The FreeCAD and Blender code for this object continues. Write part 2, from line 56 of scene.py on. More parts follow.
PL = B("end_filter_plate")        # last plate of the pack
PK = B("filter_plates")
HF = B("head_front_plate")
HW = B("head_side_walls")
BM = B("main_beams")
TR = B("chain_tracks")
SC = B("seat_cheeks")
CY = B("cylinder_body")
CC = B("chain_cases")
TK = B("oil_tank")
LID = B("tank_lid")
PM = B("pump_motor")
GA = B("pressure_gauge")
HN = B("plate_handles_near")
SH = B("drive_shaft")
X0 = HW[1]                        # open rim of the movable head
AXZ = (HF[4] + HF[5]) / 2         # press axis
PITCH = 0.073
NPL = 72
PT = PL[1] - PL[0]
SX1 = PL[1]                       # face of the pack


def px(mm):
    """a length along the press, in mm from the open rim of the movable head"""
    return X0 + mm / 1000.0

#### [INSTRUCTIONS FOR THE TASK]
Find "from". Copy every line it occurs in.

#### [TASK OUTPUT]
The FreeCAD and Blender code for this object continues. Write part 2, from line 56 of scene.py on. More parts follow.
    """a length along the press, in mm from the open rim of the movable head"""